Exercise description. Reproduce verbatim the lines up to and including the one with "towards the foot.", starting from the first.

------

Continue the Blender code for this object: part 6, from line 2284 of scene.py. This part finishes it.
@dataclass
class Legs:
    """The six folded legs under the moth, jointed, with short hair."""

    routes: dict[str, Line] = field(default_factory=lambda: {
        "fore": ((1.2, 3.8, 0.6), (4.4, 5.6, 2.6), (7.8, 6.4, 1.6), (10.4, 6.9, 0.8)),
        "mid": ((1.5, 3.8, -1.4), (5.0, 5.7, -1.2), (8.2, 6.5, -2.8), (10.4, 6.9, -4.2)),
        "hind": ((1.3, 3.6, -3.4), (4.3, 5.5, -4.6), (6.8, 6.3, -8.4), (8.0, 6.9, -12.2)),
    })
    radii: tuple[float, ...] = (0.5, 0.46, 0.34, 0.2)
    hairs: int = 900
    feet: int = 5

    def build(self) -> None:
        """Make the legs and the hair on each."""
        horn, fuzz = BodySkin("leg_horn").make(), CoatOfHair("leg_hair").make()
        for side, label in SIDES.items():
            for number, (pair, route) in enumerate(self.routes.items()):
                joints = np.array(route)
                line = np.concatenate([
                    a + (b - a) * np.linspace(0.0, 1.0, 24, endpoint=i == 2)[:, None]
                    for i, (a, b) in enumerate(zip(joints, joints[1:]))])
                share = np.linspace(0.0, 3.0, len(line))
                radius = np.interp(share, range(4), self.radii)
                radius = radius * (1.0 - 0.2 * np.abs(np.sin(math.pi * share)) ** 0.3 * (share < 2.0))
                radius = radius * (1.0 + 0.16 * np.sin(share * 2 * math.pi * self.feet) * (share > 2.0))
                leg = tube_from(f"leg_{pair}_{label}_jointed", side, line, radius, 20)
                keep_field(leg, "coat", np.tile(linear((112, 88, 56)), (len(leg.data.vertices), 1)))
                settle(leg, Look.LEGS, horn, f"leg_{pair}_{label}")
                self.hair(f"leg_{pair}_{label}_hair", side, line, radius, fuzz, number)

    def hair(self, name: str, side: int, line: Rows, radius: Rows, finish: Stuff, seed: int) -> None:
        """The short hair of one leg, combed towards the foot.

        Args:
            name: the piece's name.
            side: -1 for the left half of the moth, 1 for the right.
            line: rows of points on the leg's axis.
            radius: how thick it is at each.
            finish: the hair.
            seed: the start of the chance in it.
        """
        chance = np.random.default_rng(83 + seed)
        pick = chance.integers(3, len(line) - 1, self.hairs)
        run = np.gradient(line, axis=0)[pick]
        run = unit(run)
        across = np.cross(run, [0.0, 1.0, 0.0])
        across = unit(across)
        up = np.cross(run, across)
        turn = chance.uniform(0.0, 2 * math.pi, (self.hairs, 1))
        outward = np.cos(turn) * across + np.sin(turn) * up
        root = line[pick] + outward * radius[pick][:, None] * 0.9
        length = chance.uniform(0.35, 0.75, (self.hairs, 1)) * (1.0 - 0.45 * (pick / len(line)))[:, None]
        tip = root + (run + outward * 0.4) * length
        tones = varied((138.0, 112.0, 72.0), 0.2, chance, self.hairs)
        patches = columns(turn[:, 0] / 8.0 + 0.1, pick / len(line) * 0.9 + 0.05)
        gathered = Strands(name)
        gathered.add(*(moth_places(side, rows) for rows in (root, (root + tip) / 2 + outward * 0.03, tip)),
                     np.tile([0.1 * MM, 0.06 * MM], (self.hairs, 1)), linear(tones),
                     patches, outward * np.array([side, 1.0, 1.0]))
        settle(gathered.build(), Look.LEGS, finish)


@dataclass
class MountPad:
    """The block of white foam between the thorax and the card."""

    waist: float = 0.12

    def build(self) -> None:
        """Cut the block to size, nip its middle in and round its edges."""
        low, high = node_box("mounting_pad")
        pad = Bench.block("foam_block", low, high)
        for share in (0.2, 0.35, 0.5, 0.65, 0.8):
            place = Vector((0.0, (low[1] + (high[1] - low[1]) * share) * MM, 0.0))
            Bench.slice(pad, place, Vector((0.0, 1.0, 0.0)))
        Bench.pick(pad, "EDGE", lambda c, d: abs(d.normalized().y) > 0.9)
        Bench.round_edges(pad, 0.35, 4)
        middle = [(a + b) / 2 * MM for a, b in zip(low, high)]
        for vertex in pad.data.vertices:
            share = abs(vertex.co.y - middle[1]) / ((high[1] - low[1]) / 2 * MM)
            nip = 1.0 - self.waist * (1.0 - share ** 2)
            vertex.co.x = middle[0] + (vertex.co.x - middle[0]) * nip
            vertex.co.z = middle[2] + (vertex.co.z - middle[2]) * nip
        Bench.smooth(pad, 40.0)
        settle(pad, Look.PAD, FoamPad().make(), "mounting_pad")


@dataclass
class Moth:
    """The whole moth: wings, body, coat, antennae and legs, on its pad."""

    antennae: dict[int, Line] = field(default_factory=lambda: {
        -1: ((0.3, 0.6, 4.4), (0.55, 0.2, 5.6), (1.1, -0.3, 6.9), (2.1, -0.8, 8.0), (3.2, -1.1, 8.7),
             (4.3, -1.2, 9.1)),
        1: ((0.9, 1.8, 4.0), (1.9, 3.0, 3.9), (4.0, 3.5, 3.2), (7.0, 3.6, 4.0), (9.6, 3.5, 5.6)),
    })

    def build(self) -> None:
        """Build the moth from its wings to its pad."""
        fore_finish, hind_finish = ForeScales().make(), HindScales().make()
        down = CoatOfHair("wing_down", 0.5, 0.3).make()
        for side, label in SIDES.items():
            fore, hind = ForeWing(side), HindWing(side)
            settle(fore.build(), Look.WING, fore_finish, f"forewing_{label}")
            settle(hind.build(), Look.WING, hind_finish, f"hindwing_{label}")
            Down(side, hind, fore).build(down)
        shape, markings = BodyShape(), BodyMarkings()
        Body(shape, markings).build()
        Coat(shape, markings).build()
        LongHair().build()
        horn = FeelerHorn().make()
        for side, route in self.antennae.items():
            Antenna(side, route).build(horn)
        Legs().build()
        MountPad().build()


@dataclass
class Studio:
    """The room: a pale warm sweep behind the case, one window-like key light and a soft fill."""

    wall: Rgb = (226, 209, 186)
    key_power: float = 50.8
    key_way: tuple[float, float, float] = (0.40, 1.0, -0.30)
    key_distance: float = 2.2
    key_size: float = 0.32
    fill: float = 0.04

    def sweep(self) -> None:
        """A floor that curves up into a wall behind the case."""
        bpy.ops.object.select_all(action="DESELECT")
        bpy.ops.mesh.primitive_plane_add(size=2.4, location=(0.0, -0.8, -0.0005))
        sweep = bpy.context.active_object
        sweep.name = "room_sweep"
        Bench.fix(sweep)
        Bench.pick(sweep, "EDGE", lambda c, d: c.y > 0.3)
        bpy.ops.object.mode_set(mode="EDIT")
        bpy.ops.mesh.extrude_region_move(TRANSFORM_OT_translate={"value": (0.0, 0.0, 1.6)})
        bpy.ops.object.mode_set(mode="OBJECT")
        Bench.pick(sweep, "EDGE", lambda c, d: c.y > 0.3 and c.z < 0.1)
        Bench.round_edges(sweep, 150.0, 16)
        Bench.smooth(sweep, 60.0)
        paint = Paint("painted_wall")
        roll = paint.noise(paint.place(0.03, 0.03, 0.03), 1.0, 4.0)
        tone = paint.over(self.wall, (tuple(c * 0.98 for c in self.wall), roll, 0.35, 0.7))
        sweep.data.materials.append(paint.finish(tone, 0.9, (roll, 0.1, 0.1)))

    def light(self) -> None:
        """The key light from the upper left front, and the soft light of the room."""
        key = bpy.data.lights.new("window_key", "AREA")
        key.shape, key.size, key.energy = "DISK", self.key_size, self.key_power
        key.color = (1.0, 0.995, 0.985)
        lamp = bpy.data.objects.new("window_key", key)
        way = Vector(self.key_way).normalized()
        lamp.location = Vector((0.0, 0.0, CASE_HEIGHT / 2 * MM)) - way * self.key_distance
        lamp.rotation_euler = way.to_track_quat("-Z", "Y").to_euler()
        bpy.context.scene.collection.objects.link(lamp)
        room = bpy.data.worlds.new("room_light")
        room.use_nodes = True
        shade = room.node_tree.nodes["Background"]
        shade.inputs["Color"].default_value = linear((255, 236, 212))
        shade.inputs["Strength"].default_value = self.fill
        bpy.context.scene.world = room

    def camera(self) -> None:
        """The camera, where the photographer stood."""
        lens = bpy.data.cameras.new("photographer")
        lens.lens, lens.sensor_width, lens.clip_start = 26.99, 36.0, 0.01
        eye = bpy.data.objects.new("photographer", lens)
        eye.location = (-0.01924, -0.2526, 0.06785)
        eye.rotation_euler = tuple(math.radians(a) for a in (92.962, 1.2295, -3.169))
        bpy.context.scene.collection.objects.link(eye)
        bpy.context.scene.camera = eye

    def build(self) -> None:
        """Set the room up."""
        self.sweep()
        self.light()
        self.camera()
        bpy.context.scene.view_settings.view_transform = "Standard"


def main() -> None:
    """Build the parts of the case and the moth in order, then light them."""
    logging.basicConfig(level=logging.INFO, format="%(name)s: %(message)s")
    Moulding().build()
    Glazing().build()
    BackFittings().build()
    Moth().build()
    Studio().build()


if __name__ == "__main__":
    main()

------

Solution for this exercise.
Continue the Blender code for this object: part 6, from line 2284 of scene.py. This part finishes it.
@dataclass
class Legs:
    """The six folded legs under the moth, jointed, with short hair."""

    routes: dict[str, Line] = field(default_factory=lambda: {
        "fore": ((1.2, 3.8, 0.6), (4.4, 5.6, 2.6), (7.8, 6.4, 1.6), (10.4, 6.9, 0.8)),
        "mid": ((1.5, 3.8, -1.4), (5.0, 5.7, -1.2), (8.2, 6.5, -2.8), (10.4, 6.9, -4.2)),
        "hind": ((1.3, 3.6, -3.4), (4.3, 5.5, -4.6), (6.8, 6.3, -8.4), (8.0, 6.9, -12.2)),
    })
    radii: tuple[float, ...] = (0.5, 0.46, 0.34, 0.2)
    hairs: int = 900
    feet: int = 5

    def build(self) -> None:
        """Make the legs and the hair on each."""
        horn, fuzz = BodySkin("leg_horn").make(), CoatOfHair("leg_hair").make()
        for side, label in SIDES.items():
            for number, (pair, route) in enumerate(self.routes.items()):
                joints = np.array(route)
                line = np.concatenate([
                    a + (b - a) * np.linspace(0.0, 1.0, 24, endpoint=i == 2)[:, None]
                    for i, (a, b) in enumerate(zip(joints, joints[1:]))])
                share = np.linspace(0.0, 3.0, len(line))
                radius = np.interp(share, range(4), self.radii)
                radius = radius * (1.0 - 0.2 * np.abs(np.sin(math.pi * share)) ** 0.3 * (share < 2.0))
                radius = radius * (1.0 + 0.16 * np.sin(share * 2 * math.pi * self.feet) * (share > 2.0))
                leg = tube_from(f"leg_{pair}_{label}_jointed", side, line, radius, 20)
                keep_field(leg, "coat", np.tile(linear((112, 88, 56)), (len(leg.data.vertices), 1)))
                settle(leg, Look.LEGS, horn, f"leg_{pair}_{label}")
                self.hair(f"leg_{pair}_{label}_hair", side, line, radius, fuzz, number)

    def hair(self, name: str, side: int, line: Rows, radius: Rows, finish: Stuff, seed: int) -> None:
        """The short hair of one leg, combed towards the foot.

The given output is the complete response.